Looney speculates that the implementation would be “phased-in” over an uncertain amount of time. “They could choose not to go forward on some of this. It all depends on the market,” he said.

The plans call for the complete overhaul of the center’s southern and northern blocks, which together include more than 20 businesses. The southern block is most widely known as the section with Best Buy and the Barnes & Noble bookstore, while the northern block contains the Men’s Wearhouse, Office Depot and On the Border restaurant, to name a few.

When the center was initially developed, Lerner chose not to build up to the maximum allowable density, said Supervisor Cathy Hudgins (D-Hunter Mill). Hudgins said she has not had time to review the plan in detail and could not comment specifically.

THE DEVELOPER’S PLAN for the southern block contains three residential buildings, allowable up to 15 stories, containing 562 housing units, and two office buildings totaling 210,281 square feet of space, and more than 100,000 square feet of ground-floor retail space.

On the northern block, the plan consists of three residential buildings up to 10-stories with a total of 881 units, more ground-floor retail and more than 360,000 square feet of office space. Structured or garage parking would be integrated into both blocks.

In general terms, the balance of the different components is important to Hudgins, she said. "My concern is about how well it’s done."

Hudgins also said she would like to see the developer be aggressive in building affordable housing, and also workforce housing. "I would hope they've heard us talk about the loss of housing," she said.

The Harris Teeter, which owns its property at Spectrum, is not included in the plan. In addition, the building at 1760 Reston Parkway, home to several businesses and U.S. Rep. Jim Moran’s district office, is not part of proposed changes.

“It is important to plan and it is important to have a vision,” said Reston Spectrum’s Art Fuccillo in a statement. Fuccillo, who is also executive vice president of development and construction for Lerner Enterprises, said the “future plan” has been in the works for over a year.

“Our plan is a clear reflection of the collective thought of many people that have made Reston Town Center one of the most successful mixed-use destinations in North America,” said Fuccillo in a statement.

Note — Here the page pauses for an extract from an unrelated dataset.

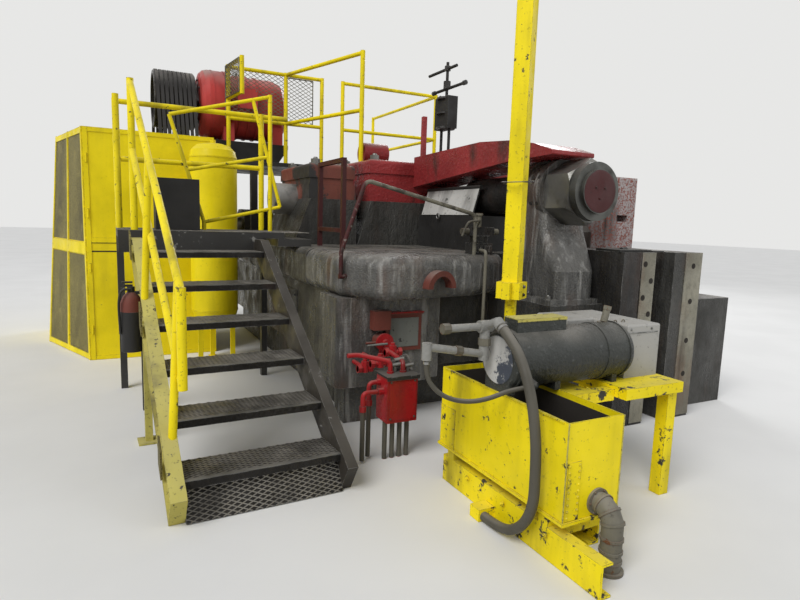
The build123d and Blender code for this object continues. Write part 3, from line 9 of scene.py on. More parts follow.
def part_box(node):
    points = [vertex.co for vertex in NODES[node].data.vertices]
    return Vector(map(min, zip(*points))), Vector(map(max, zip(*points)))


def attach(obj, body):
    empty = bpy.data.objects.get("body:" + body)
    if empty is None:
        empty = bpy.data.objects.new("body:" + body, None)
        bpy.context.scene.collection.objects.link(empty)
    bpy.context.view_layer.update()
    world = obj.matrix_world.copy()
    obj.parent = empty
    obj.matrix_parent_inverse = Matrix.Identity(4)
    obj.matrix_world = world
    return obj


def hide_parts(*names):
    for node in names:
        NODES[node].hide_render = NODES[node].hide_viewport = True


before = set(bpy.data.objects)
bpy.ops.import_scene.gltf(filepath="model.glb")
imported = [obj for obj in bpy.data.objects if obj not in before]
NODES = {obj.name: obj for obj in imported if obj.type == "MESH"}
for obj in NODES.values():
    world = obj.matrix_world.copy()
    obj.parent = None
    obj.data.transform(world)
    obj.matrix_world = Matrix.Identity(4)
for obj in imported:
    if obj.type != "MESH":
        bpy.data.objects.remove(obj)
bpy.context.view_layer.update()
BODY = "machine"

RIGHT, LEFT = (1, 0, 0), (-1, 0, 0)
BACK, FRONT = (0, 1, 0), (0, -1, 0)
UP = (0, 0, 1)

# Camera, solved from the steps of the stair
CAMERA_AT = Vector((-4.25, -6.45, 1.664))
CAMERA_YAW = 27.142
CAMERA_PITCH = -7.760
CAMERA_ROLL = -1.794
CAMERA_LENS = 25.837
CAMERA_SENSOR = 36.0
CAMERA_REACH = 200.0

# Light: the key's direction, strength and spread, then each lamp's place, size, power and colour
SUN_AHEAD = (0.78, 0.46, -0.90)
SUN_STRENGTH = 2.20
SUN_SPREAD = 35
LIT_MIDDLE = (-1.5, -1.0, 1.5)
LAMPS = {
    "fill": ((5.5, -10.0, 6.0), 7.0, 200.0, (0.95, 0.975, 1.0)),
    "rim": ((6.0, 8.0, 7.0), 6.0, 500.0, (0.96, 0.98, 1.0)),
}
SKY = (0.90, 0.94, 1.0)
SKY_STRENGTH = 0.42
BACKDROP = (0.80, 0.80, 0.79)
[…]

It’s unclear how Reston’s fast-approaching density cap could affect the plan’s implementation. “The plan was not filed because of that or in response to that,” said Looney. “It was to position the center as the market evolves and implement what [the developer] wants the center to be in the long-term.”

“THE ORIGINAL Spectrum retail center was built as an interim use until development in Reston more closely matched higher densities, intensities, and building heights envisioned by its Master Plan,” says the concept plan’s opening letter dated June 20, written by Katherine Youngbluth, a planner for Cooley Godward.

“The office, residential and retail markets in Reston — as well as land values — are sufficiently strong as to permit Spectrum to transition to uses, densities and urban design,” says the letter.

Some businesses at Spectrum have yet to hear about a possible “transition.” Ali Navidi, a manager at Simply Grill, a family-owned business, hadn’t heard anything from Reston Spectrum. “From my experience, the owners can do whatever they like,” said Navidi.

Navidi said Simply Grill’s lease will be coming up in the next couple of years. “We could always relocate, but do we want to or are we forced to — there’s a difference,” he said.

Representatives of several businesses at Spectrum could not be reached for comment.

Frank de la Fe, the Hunter Mill planning commissioner, who only received the plan last week, said he hasn’t had a chance to thoroughly look it over. “As I understand it, it’s all within what’s permissible within the town center district,” said de la Fe.

—Connection staff reporter Ari Cetron contributed to this article.